Aladdin Paperbacks
- Aladdin Paperbacks logo
- Parent company: Simon & Schuster
- Founded: March 5, 1967; 59 years ago
- Founder: Jean E. Karl
- Country of origin: United States
- Headquarters location: New York City
- Publication types: Books
- Fiction genres: Children's literature
- Owner: KKR
- Official website: simonandschusterpublishing.com/aladdin/

= Aladdin Paperbacks =

American publishing company

Aladdin Paperbacks is one of several children's-book imprints owned by Simon & Schuster. It was established by Jean E. Karl at Atheneum Books where she was the founding director of the children's department (1961). Atheneum merged with or was acquired by Scribner's in 1978, then Macmillan in 1984, before the acquisition by Simon & Schuster in 1994.

There may have been previous uses of 'Aladdin' as a brand name in the book industry.

==Remit==
Aladdin Paperbacks are aimed at readers aged 4 to 12 and most are reprints from other (hardcover) imprints, which include what Simon & Schuster term some of the most enduring children's books of the modern era. Its ranges include the "Ready-to-Read books", and the slightly older "Ready-for-Chapters" titles aimed at younger age-groups and beginners. Aladdin also publishes a "limited number" of original titles and series entries, across multiple genres including action, adventure, and relationships novels.

===Executives===
The first children's book published by the dependent imprint seems to have been in 1967. Karl ran the Atheneum Books for Younger Readers, Aladdin, and Argo imprints until she retired in 1985.

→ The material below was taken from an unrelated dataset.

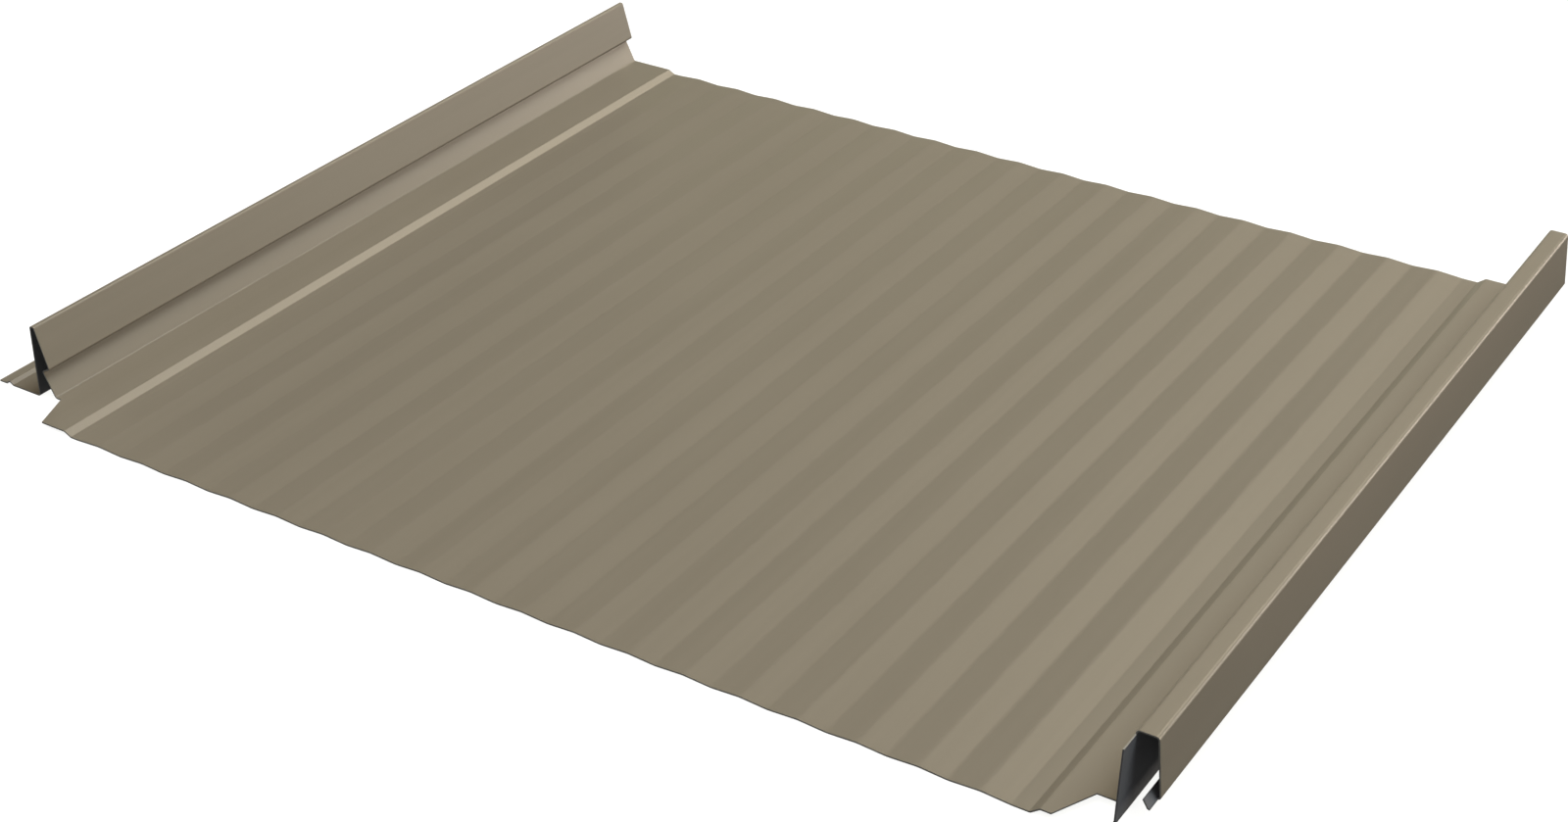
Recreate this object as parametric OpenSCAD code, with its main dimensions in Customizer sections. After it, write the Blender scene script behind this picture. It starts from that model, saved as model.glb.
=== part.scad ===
// Standing seam roof panel: one roll-formed steel sheet with a snap seam along both long edges.
//
// Left edge: a nailing flange and the male seam, a narrow tent with a barb on its pan side.
// Right edge: the female seam, a square rib with a turned-in hook that snaps under the barb.
// Between them: two raised margins and a pan with shallow striations.
//
// X runs across the panel, Y along the seams and Z up. The origin is on the floor, in the middle
// of the panel's width and length. The eave end, with its notched corners, faces -Y.

/* [Sheet] */
// Width that one laid panel covers, from seam to seam
cover_w = 406.4; // [330:0.1:500]
// Length of the panel along its seams
panel_l = 350; // [200:0.1:1200]
// Thickness of the coated sheet
sheet_t = 0.5; // [0.4:0.05:0.65]

/* [Pan] */
// Number of striations, the low ridges along the pan
ridge_count = 18; // [8:1:20]
// Height of a striation from valley to crest
ridge_h = 0.62; // [0.3:0.02:1.2]
// Radius to which crests and valleys are rolled
ridge_r = 14; // [6:1:24]
// Flat strip between the left step and the first striation
flat_left = 3; // [2:0.5:6]
// Flat strip between the last striation and the right step
flat_right = 5.5; // [2:0.5:10]
// Width of the sloping step at either side of the pan
step_w = 2.9; // [2.5:0.1:5]
// Width of the raised margin beside the male seam
margin_left_w = 18.1; // [12:0.1:30]
// Height of the margin beside the male seam above the pan valleys
margin_left_h = 1.5; // [1:0.1:2.2]
// Width of the raised margin beside the female seam
margin_right_w = 19.6; // [14:0.1:30]
// Height of the margin beside the female seam above the pan valleys
margin_right_h = 2.2; // [1.6:0.1:2.6]

/* [Male seam] */
// Width of the nailing flange outside the male leg
flange_w = 19; // [19:0.5:32]
// Width of the flat strip outside the stiffening bead
flange_lip_w = 3.2; // [2.5:0.1:6]
// Width of the stiffening bead in the flange
bead_w = 3.2; // [2.8:0.1:4.5]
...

In October 2002, Eloise Flood was appointed to the newly created position of "Vice President and Publisher" of Simon & Schuster's Children's Publishing Paperback Group, the role encompassing both the Aladdin Paperbacks and Simon Pulse imprints. As of April 2008, the current executives overseeing the entire Children's division include Rick Richter (President), Robin Corey, who holds the title of "Executive Vice President & Publisher, Novelty & Media Tie-Ins, Simon & Schuster Children's Publishing", and Liesa Abrams, a Senior Editor.

==Books==
Some works were published in Aladdin editions, where dates are those of first publication, commonly in a hardcover edition under another imprint.
- Strega Nona (1975) by Tomie dePaola
- Bunnicula series by James Howe, from 1979
- Henry and Mudge series by Cynthia Rylant and Suçie Stevenson, from 1987
- Shiloh trilogy by Phyllis Reynolds Naylor, from 1991
- Pendragon series by D. J. MacHale, from 2002
- Canterwood Crest series by Jessica Burkhart, from 2006
- The Melting of Maggie Bean (2007) by Tricia Rayburn
- Dork Diaries series by Rachel Renée Russell, from 2009
- The Goddess Girls series by Joan Holub and Suzanne Williams, from 2010
- Half Upon a Time series by James Riley, from 2010
- Story Thieves series by James Riley, from 2015

==Nancy Drew & Hardy Boys series==
- Nancy Drew: Girl Detective series by Carolyn Keene
- The Hardy Boys: Undercover Brothers series by Franklin W. Dixon
- Nancy Drew Diaries series by Carolyn Keene
- The Hardy Boys Adventure series by Franklin W. Dixon

Aladdin's (and parent Simon & Schuster's) best-known titles are the later (non-Grosset & Dunlap published) titles in several of The Hardy Boys (written under the pen name Franklin W. Dixon) and Nancy Drew (written under the name Carolyn Keene) series, including the original series and the more recent lines.